Earlier this month Moog Music announced that it would recreate three of the sophisticated modular-synth systems that made the company famous in the 70s. System 55, System 35, and Model 15, as they’re rather prosaically known, are straight-up battleships compared to most modern synths—enormous and heavy, with intimidatingly cryptic interfaces and solid walnut cabinets.
They’re also going to be very expensive. The 55 units of System 55 that Moog plans to build will cost $35,000 apiece; System 35 will be $22,000 a pop, with only 35 copies made; and the smaller Model 15 will run you $10,000 for one of its 150 iterations. “The modules are built from the original circuit board films,” says the company’s PR, “by hand-stuffing and hand-soldering components to circuit boards. . . . The front panels are photo-etched aluminum . . . to maintain the classic and durable look of vintage Moog modules.”
And since we’re talking about vintage synths and nostalgia, what better choice for today’s 12 O’Clock Track than a 45-year-old Moog rendition of the Stabat Mater, a 13th-century Catholic hymn to Mary that meditates on her suffering during Jesus’s crucifixion.
This setting of the hymn is by Italian Baroque composer Antonio Caldara, written around 1725, while he was serving as music master to the imperial court in Vienna, a position he held until his death in 1736.
Caldara: A Moog Mass was released by the Kama Sutra label in 1970, and many people on the Internet now assume it to be the work of a group named Caldera, in part because some editions of the LP misspell the composer’s name that way. (And a “caldera,” of course, is a huge basin formed by the collapse of overlying land into an emptied magma chamber after a volcanic eruption. This would admittedly be a cool thing to name a band.)
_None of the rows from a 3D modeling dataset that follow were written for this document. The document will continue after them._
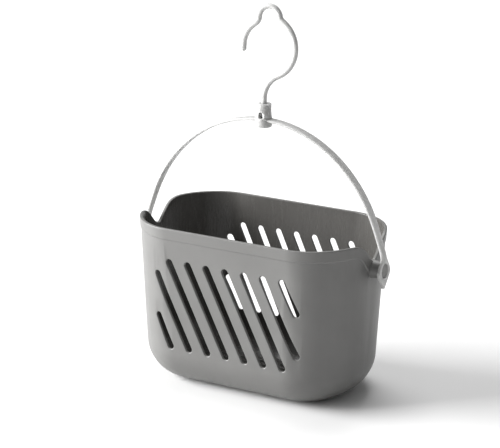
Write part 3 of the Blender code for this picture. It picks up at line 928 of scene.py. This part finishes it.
def moulded_plastic(name, colour, roughness, grain, mottle, edge_highlight_and_wear_colour):
    """Injection-moulded plastic: fine mould grain, faint flow marks, and polished edges whose colour
    is lightened as a painted highlight and wear.
    """
    nodes = Nodes(name)
    place = nodes.add("ShaderNodeTexCoord", "Object")
    cloud = nodes.noise(place, CLOUD_SCALE, 3.0)
    speckle = nodes.noise(place, SPECKLE_SCALE)
    flow_place = nodes.add("ShaderNodeMapping", Vector=place, Scale=FLOW_STRETCH)
    flow = nodes.noise(flow_place, FLOW_SCALE, 4.0, 0.6)

    # Edge mask: lightens the colour as a painted highlight and wear, and polishes the edges
    rounded_normal = nodes.add("ShaderNodeBevel", Radius=EDGE_RADIUS)
    normal = nodes.add("ShaderNodeNewGeometry", "Normal")
    edge = nodes.ranged(nodes.dot(rounded_normal, normal), *EDGE_AGREEMENT, 0.0, 1.0)
    patches = nodes.noise(place, EDGE_HIGHLIGHT_AND_WEAR_PATCH_SCALE, 3.0)
    patchy = nodes.ranged(patches, *EDGE_HIGHLIGHT_AND_WEAR_PATCH_RANGE, EDGE_HIGHLIGHT_AND_WEAR_LEAST, 1.0)
    edge_highlight_and_wear = nodes.math("MULTIPLY", edge, patchy)

    dark = tuple(c * (1.0 - mottle) for c in colour) + (1.0,)
    light = tuple(min(c * (1.0 + mottle), 1.0) for c in colour) + (1.0,)
    mottled = nodes.mixed(nodes.ranged(cloud, *MIDDLE_RANGE, 0.0, 1.0), dark, light)
    speckles = nodes.ranged(speckle, *SPECKLE_RANGE, 0.0, SPECKLE_SHARE)
    speckled = nodes.mixed(speckles, mottled, light)
    # Painted highlight and wear: the edges move towards their lighter colour
    edge_highlight_and_wear_share = nodes.math("MULTIPLY", edge_highlight_and_wear, EDGE_HIGHLIGHT_AND_WEAR_COLOUR_SHARE)
    nodes.put(nodes.shader.inputs["Base Color"], nodes.mixed(edge_highlight_and_wear_share, speckled, (*edge_highlight_and_wear_colour, 1.0)))

    flowing = nodes.ranged(flow, *MIDDLE_RANGE, -FLOW_ROUGHNESS, FLOW_ROUGHNESS)
    grainy = nodes.ranged(speckle, *MIDDLE_RANGE, -SPECKLE_ROUGHNESS, SPECKLE_ROUGHNESS)
    matt = nodes.math("ADD", nodes.math("ADD", flowing, roughness), grainy)
    polish = nodes.math("MULTIPLY", edge_highlight_and_wear, WEAR_POLISH)
    nodes.put(nodes.shader.inputs["Roughness"], nodes.math("SUBTRACT", matt, polish))

    swell = nodes.noise(place, WAVE_SCALE, 1.0)
    waves = nodes.add("ShaderNodeBump", Height=swell, Strength=WAVE_STRENGTH, Distance=WAVE_HEIGHT)
    pores = nodes.noise(place, GRAIN_SCALE, 2.0, 0.6)
    fine = nodes.add(
        "ShaderNodeBump", Height=pores, Strength=grain, Distance=GRAIN_HEIGHT, Normal=waves
    )
    nodes.put(nodes.shader.inputs["Normal"], fine)
    nodes.shader.inputs["IOR"].default_value = PLASTIC_IOR
    return nodes.material


def make_translucent(material, weight, depth):
    """Lets light soak into a material, equally deep in every colour."""
    inputs = material.node_tree.nodes["Principled BSDF"].inputs
    inputs["Subsurface Weight"].default_value = weight
    inputs["Subsurface Radius"].default_value = (1.0, 1.0, 1.0)
    inputs["Subsurface Scale"].default_value = depth


def pale_floor():
    """Matt near-white, faintly cloudy."""
    nodes = Nodes("studio_floor")
    place = nodes.add("ShaderNodeTexCoord", "Object")
    base = nodes.mixed(nodes.noise(place, FLOOR_CLOUD_SCALE), *FLOOR_COLOURS)
    nodes.put(nodes.shader.inputs["Base Color"], base)
    nodes.shader.inputs["Roughness"].default_value = FLOOR_ROUGHNESS
    nodes.shader.inputs["Specular IOR Level"].default_value = FLOOR_SPECULAR
    return nodes.material


# ---------------------------------------------------------------- studio


def add_floor_plane(bm):
    corners = ((-1, -1), (1, -1), (1, 1), (-1, 1))
    bm.faces.new([bm.verts.new((u * FLOOR_HALF, v * FLOOR_HALF, 0.0)) for u, v in corners])


def make_floor():
    floor = make_object("floor", add_floor_plane)
    floor.location.z = CAD_BOX[0][2] - FLOOR_GAP
    floor.data.materials.append(pale_floor())


def add_softbox(name, direction, distance, size, power):
    """A square area light that stands in a direction from the object and faces it."""
    data = bpy.data.lights.new(name, "AREA")
    data.shape = "SQUARE"
    data.size = size
    data.energy = power
    light = bpy.data.objects.new(name, data)
    towards = Vector(direction).normalized()
    light.location = LIGHT_AIM + towards * distance
    light.rotation_mode = "QUATERNION"
    light.rotation_quaternion = towards.to_track_quat("Z", "Y")
    bpy.context.scene.collection.objects.link(light)


def make_world(strength):
    world = bpy.data.worlds.new("studio")
    world.use_nodes = True
    background = world.node_tree.nodes["Background"]
    background.inputs["Color"].default_value = (1.0, 1.0, 1.0, 1.0)
    background.inputs["Strength"].default_value = strength
    bpy.context.scene.world = world


def make_camera():
    """The scene's camera, placed and turned by its azimuth, elevation and roll."""
    data = bpy.data.cameras.new("camera")
    data.sensor_width = VIEW_SENSOR
    data.lens = VIEW_LENS
    data.clip_start = VIEW_NEAREST
    data.clip_end = VIEW_FARTHEST
    camera = bpy.data.objects.new("camera", data)
    sin_a, cos_a = math.sin(VIEW_AZIMUTH), math.cos(VIEW_AZIMUTH)
    sin_e, cos_e = math.sin(VIEW_ELEVATION), math.cos(VIEW_ELEVATION)
    back = Vector((sin_a * cos_e, -cos_a * cos_e, sin_e))
    right = Vector((cos_a, sin_a, 0.0))
    up = back.cross(right)
    sin_r, cos_r = math.sin(VIEW_ROLL), math.cos(VIEW_ROLL)
    axes = (right * cos_r - up * sin_r, right * sin_r + up * cos_r, back)
    place = VIEW_TARGET + back * VIEW_DISTANCE
    camera.matrix_world = Matrix.Translation(place) @ Matrix(axes).transposed().to_4x4()
    bpy.context.scene.collection.objects.link(camera)
    bpy.context.scene.camera = camera


make_camera()
make_floor()
make_world(WORLD_STRENGTH)
for softbox in SOFTBOXES:
    add_softbox(*softbox)
bpy.context.scene.view_settings.view_transform = "Standard"

satin = moulded_plastic("grey_satin", *GREY_SATIN)
# Inside of the basket: a darker grey as painted shade, and glossier
gloss_painted_shade = moulded_plastic("grey_gloss_painted_shade", *GREY_GLOSS_PAINTED_SHADE)
white = moulded_plastic("white_satin", *WHITE_SATIN)
make_translucent(white, WHITE_SUBSURFACE, WHITE_SUBSURFACE_DEPTH)

pieces = (
    (make_basket((satin, gloss_painted_shade)), "basket", "grey_plastic"),
    (make_handle((white,)), "handle", "white_plastic"),
    (make_hook((white,)), "hook", "white_plastic"),
)
for piece, node, finish in pieces:
    body = body_of(frame["nodes"][node])[0]
    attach(piece, body)
    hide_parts(node)
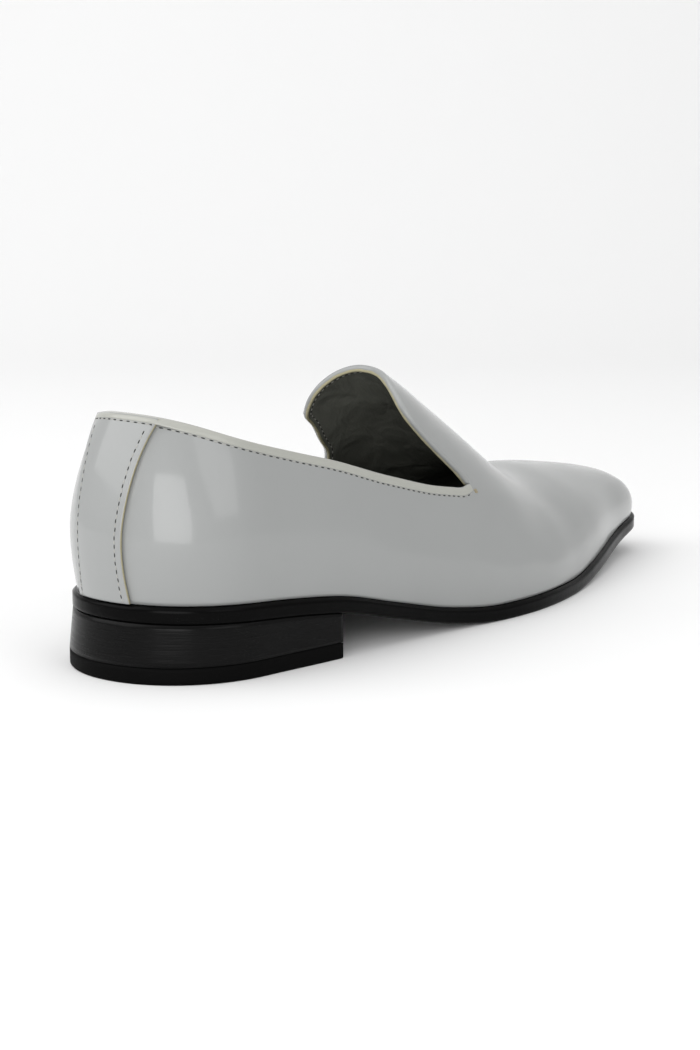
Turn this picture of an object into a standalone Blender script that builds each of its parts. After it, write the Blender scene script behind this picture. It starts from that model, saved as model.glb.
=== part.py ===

The ensemble on this recording doesn’t have a name, but its key members are Robert Margouleff and Malcolm Cecil, soon to become known as UK electronic duo Tonto’s Expanding Head Band; they’re perhaps best remembered for their extensive collaborations with Stevie Wonder. “Tonto” refers to the massive integrated battery of analog synths they used in the project, christened the Original New Timbral Orchestra—according to Wikipedia, it fills a “semicircle of huge curving wooden cabinets, 20 feet in diameter and six feet tall,” and it’s still the largest instrument of its kind ever built.
Cecil delivers the spoken English verses at the beginning of each of the seven movements of the Stabat Mater. Radical vocal treatments and speech-synthesis techniques make this stately, melancholy music feel almost otherworldly, underscoring the elaborate stylization of its grief. The cello blends surprisingly well with the Moogs; the harpischord, not so much.